In the following material, identify every line holding the string "render" and return it.

**** EXERCISE MATERIALS

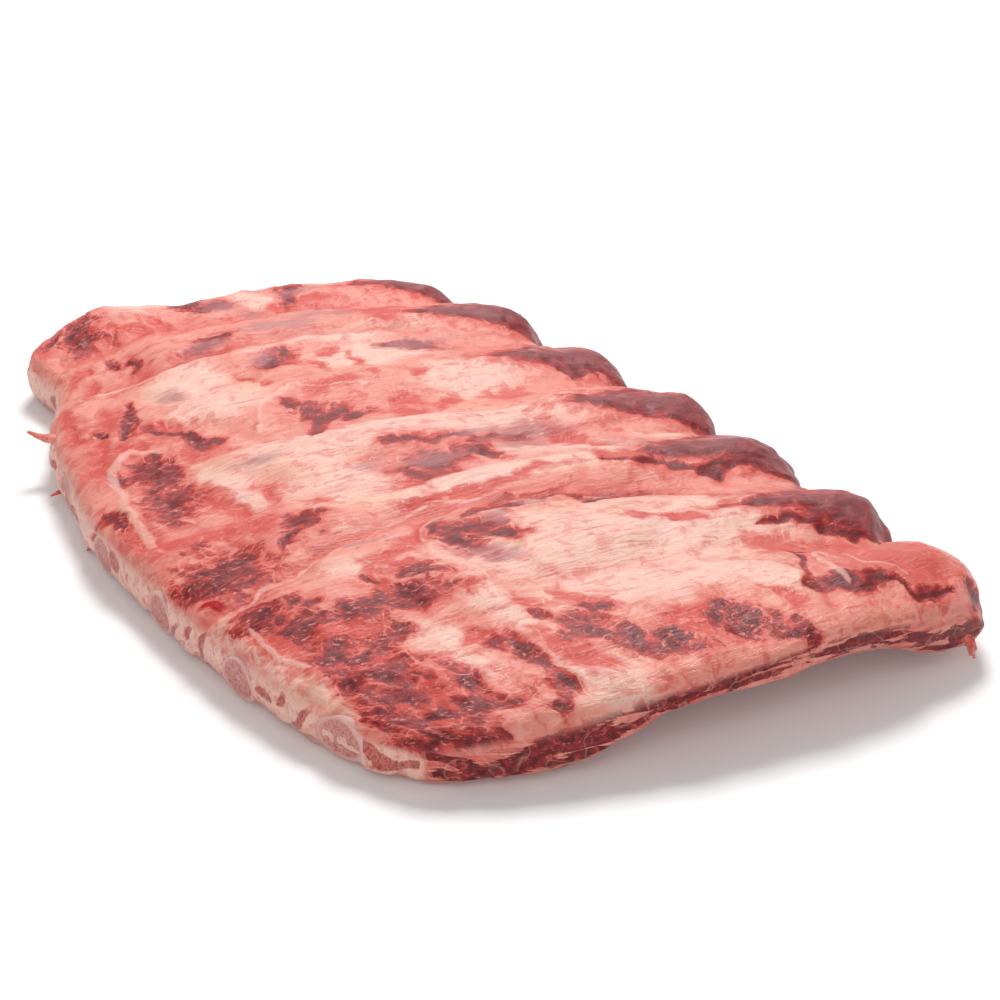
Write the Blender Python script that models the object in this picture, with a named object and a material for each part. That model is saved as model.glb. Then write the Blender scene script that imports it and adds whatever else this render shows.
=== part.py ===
"""A raw rack of seven beef back ribs, lying with its fat side up.

The slab of meat and fat is one closed body, and seven rib bones run through it from the sawn
chine side, where their ends show, towards the scalloped thin edge, where they stay covered.

The slab's surface is the skin of a box lattice with three directions, each running from 0 to 1:
    across  from the sawn chine side (-X) to the thin edge (+X), along the ribs
    along   from the near cut (-Y) to the far end (+Y), along the spine
    up      from the underside to the fat cover (+Z)
"""
import math

import bmesh
import bpy
import numpy as np

MM = 0.001

# Driving dimensions of the slab.
CHINE_LENGTH = 382 * MM       # near corner to far corner along the sawn chine side
THIN_LENGTH = 400 * MM        # the same along the thin edge
CUT_SLANT = 27 * MM           # how far the near cut swings towards -Y on its way to the thin edge
CHINE_HEIGHT = 22 * MM        # the sawn chine side
CROWN_HEIGHT = 36 * MM        # top of the slab above the arch
THIN_HEIGHT = 26 * MM         # top of the lobes on the thin edge, before its rounding
ARCH_HEIGHT = 12 * MM         # underside above the floor, at the highest
NEAR_CORNER_LIFT = 4 * MM     # the near corner of the thin edge hangs a little above the floor
NEAR_DROOP = 5 * MM           # the fat cover sinks towards the near corner of the chine side
FAR_DROOP = 4 * MM            # and towards the middle of the far end
CROWN_PROFILE = ((0.0, CHINE_HEIGHT), (0.12, CHINE_HEIGHT + 5 * MM), (0.30, CROWN_HEIGHT - 3 * MM),
                 (0.52, CROWN_HEIGHT), (0.74, CROWN_HEIGHT - 2 * MM),
                 (0.88, THIN_HEIGHT + 5 * MM), (1.0, THIN_HEIGHT))

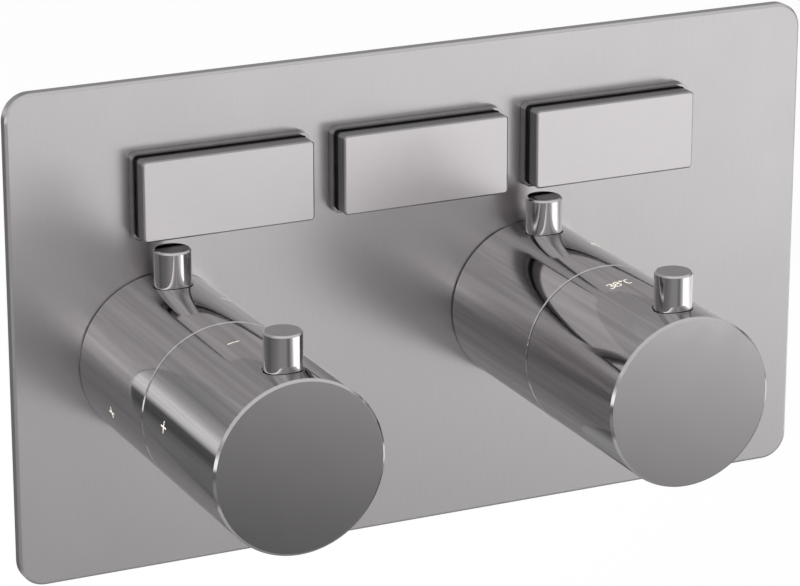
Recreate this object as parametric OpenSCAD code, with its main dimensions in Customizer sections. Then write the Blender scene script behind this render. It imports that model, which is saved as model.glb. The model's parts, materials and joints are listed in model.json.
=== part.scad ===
// Concealed thermostatic shower valve with three push buttons and two concentric controls.
// X runs to the right, Y into the wall and Z up. The origin is the centre of the cover plate
// on the plane of the finished wall, so the trim has negative Y and the in-wall body positive Y.
// Shapes are drawn in the frame of the wall: x to the right, y up, z out of the wall.

/* [Cover plate] */
// Width of the cover plate
plate_w = 260; // [240:1:310]
// Height of the cover plate
plate_h = 150; // [125:1:180]
// Thickness of the cover plate
plate_t = 3.6; // [3:0.1:5]
// Corner radius of the cover plate
plate_corner_r = 8; // [3:0.5:14]
// Bevel round the plate's front edge
plate_bevel = 0.7; // [0.3:0.1:1.2]
// Width of the gasket as a share of the plate's height
gasket_share = 0.038; // [0.03:0.001:0.042]
// Thickness of the foam gasket
gasket_t = 1.6; // [1:0.1:2]
// How far the gasket stands behind the plate, against the wall
gasket_proud = 0.4; // [0.2:0.1:0.8]
// Margin from the plate's edge to the gasket
gasket_margin = 3; // [2:0.5:4]

/* [Push buttons] */
// Height of the button row above the plate's centre
button_z = 41.3; // [40:0.1:43]
// Place of the button row's middle as a share of the plate's width
button_row_share = -0.0085; // [-0.012:0.0005:0.004]
// Distance from one button to the next as a share of the plate's width
button_step_share = 0.2431; // [0.241:0.0005:0.25]
// Space between two button caps
button_space = 9.6; // [8.5:0.1:13]
// Height of a button's chrome cap
cap_h = 24.2; // [23:0.1:26]
// Depth of the chrome cap from front to back
cap_t = 4.7; // [4:0.1:6]
// Corner radius of the cap
cap_corner_r = 1.2; // [0.8:0.1:2]
// Bevel round the cap's front edge
cap_bevel = 0.5; // [0.3:0.1:0.7]
// Visible height of the black skirt between cap and bezel at rest
skirt_show = 1.5; // [1:0.1:2.5]
// Wall of the black skirt
skirt_wall = 1.8; // [1.4:0.1:2.5]
// Depth of the black skirt
skirt_depth = 8; // [6:0.5:9]
// Travel of a button when it is pressed
button_travel = 3; // [2:0.1:3.5]
// How far the bezel stands in front of the plate
bezel_proud = 3; // [2:0.1:4]
// Wall of the bezel
bezel_wall = 0.85; // [0.7:0.05:1.2]
// Lip that holds the bezel behind the plate
bezel_lip = 1.1; // [0.8:0.1:1.5]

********

● REPLY
Write the Blender Python script that models the object in this picture, with a named object and a material for each part. That model is saved as model.glb. Then write the Blender scene script that imports it and adds whatever else this render shows.
Recreate this object as parametric OpenSCAD code, with its main dimensions in Customizer sections. Then write the Blender scene script behind this render. It imports that model, which is saved as model.glb. The model's parts, materials and joints are listed in model.json.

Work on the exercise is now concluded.